Information supplied:

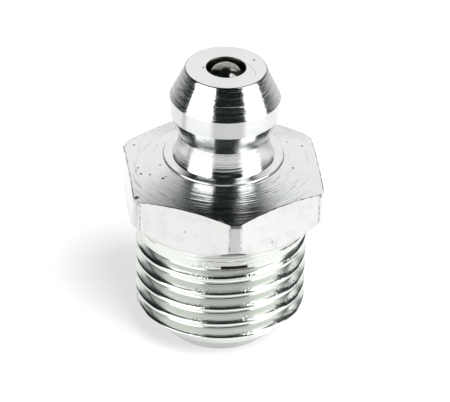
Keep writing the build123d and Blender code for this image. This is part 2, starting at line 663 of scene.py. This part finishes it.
def toolLines(tree, at, finish, normal):
    # single grooves of the tool's tip, broken here and there
    for place, halfWidth, depth in finish["toolLines"]:
        marks = turningMarks(tree, at, *finish["lineNoise"])
        line = product(tree, lineMask(tree, at["z"], place, halfWidth),
                       remap(tree, marks, *finish["lineBreaks"]))
        normal = bumped(tree, line, depth, normal)
    return normal


# In the finishes, lengths are in mm unless they carry the unit, and a span is from, to and
# its softness. A noise is marks in a mm and how broken they are, or scale and detail. Breaks
# and fades are four numbers: a value from and to, then what comes out from and to.
turnedFinish = {
    "color": (0.68, 0.69, 0.68, 1),
    "thinPlate": (0.64, 0.665, 0.645, 1),
    "plateCloud": (0.9, 3.0),
    "plateBreaks": (0.4, 0.7, 0.0, 0.6),
    "roughness": (0.09, 0.21),
    "anisotropic": 0.75,
    "fineNoise": (26.0, 1.5),
    "fineMarks": 0.0012 * mm,
    # height from and to, noise, depth
    "ringZones": [
        (10.2, 11.5, 8.0, 1.3, 0.015 * mm),
        (11.5, 12.95, 8.0, 1.3, 0.017 * mm),
        (12.9, 15.45, 6.0, 0.7, 0.003 * mm),
        (15.5, 17.2, 3.4, 0.9, 0.012 * mm),
        (15.5, 17.2, 4.0, 5.0, 0.014 * mm),
        (15.5, 17.2, 12.0, 2.5, 0.0045 * mm),
        (17.25, 17.4, 7.0, 0.7, 0.002 * mm),
    ],
    "ringSoft": 0.04,
    # height, half width and depth
    "toolLines": [(16.30, 0.03, 0.0055 * mm), (15.62, 0.02, 0.004 * mm)],
    "lineNoise": (0.5, 2.5),
    "lineBreaks": (0.40, 0.52, 0.0, -1.0),
    # places and half sizes of pits in the plate
    "pits": [
        ((-4.887, 2.526, 10.741), 0.10), ((3.872, 1.414, 11.216), 0.08), ((4.748, 1.361, 10.934), 0.11),
        ((3.856, -1.423, 11.220), 0.09), ((-3.740, -0.680, 11.326), 0.07), ((-1.288, 0.060, 17.297), 0.09),
        ((1.684, 0.663, 17.297), 0.09), ((-4.377, -1.290, 11.064), 0.08), ((-5.317, -2.900, 10.550), 0.17),
        ((-3.703, -1.940, 11.195), 0.11), ((-3.520, -1.860, 11.246), 0.07), ((-4.957, -0.270, 10.926), 0.08),
        ((-5.095, -0.498, 10.872), 0.07), ((-4.855, -0.936, 10.932), 0.09), ((-0.794, -5.760, 10.661), 0.15),
    ],
    "pitDepth": 0.03 * mm,
    # painted shade: the chamfer at the thread end is darker than the rest, up to this height
    "endColor": (0.47, 0.485, 0.47, 1),
    "endFade": (1.0, 1.3, 1.0, 0.0),
    "dirt": (0.10, 0.09, 0.08, 1),
    "hexTop": (10.3, 11.5, 0.05),
    # smudges on the hexagon's top, darkest at the front column as painted shade, weaker from 45 degrees off
    # it
    "smudgeNoise": (3.0, 2.5, 4.0),
    "smudgeBreaks": (0.55, 0.69, 0.0, 0.55),
    "smudgeFade": (45, 75, 1.0, 0.4),
    # dirt along the rim of the head's face: spans of radius and height
    "rimRadii": (body["faceRadius"] - 0.05, body["faceRadius"] + 0.05, 0.03),
    "rimHeights": (body["headTop"] - 0.12, body["headTop"] + 0.1, 0.02),
    "rimBreaks": (0.3, 0.7, 0.6, 0.3),
    # the edge over the flats: how far inside it the wear starts and is full
    "edgeWear": (0.098, 0.035),
    "edgeCloud": (2.2, 3.0),
    "edgeBreaks": (0.38, 0.62, 0.25, 0.95),
    # rings of painted shade at the front, out towards the corner: degrees from the front column, radii
    "grimeSide": (-20, 24, 5.0),
    "grimeRadii": (4.85, 6.4, 0.2),
    "grimeNoise": (7.0, 1.2),
    "grimeBreaks": (0.38, 0.6, 0.85, 0.2975),
    # a curved scratch on the head's face: centre, radius, half width, depth, dirt, and where it runs
    "scratchCentre": (-0.282, -0.853, 17.297),
    "scratchRadius": 1.877,
    "scratchHalfWidth": 0.045,
    "scratchDepth": 0.006 * mm,
    "scratchDirt": 0.35,
    "scratchSpans": {"y": (-1.1, 0.55, 0.15), "x": (0.9, 1.8, 0.05), "z": (17.2, 17.4, 0.02)},
}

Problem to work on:
Return only the lines spanning from the first line of the material through the line with "return normal", copied exactly, both ends kept.

Answer to the exercise:
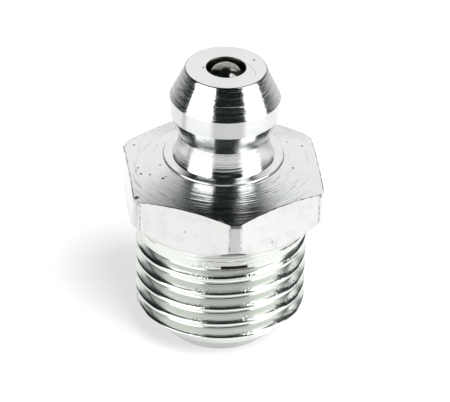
Keep writing the build123d and Blender code for this image. This is part 2, starting at line 663 of scene.py. This part finishes it.
def toolLines(tree, at, finish, normal):
    # single grooves of the tool's tip, broken here and there
    for place, halfWidth, depth in finish["toolLines"]:
        marks = turningMarks(tree, at, *finish["lineNoise"])
        line = product(tree, lineMask(tree, at["z"], place, halfWidth),
                       remap(tree, marks, *finish["lineBreaks"]))
        normal = bumped(tree, line, depth, normal)
    return normal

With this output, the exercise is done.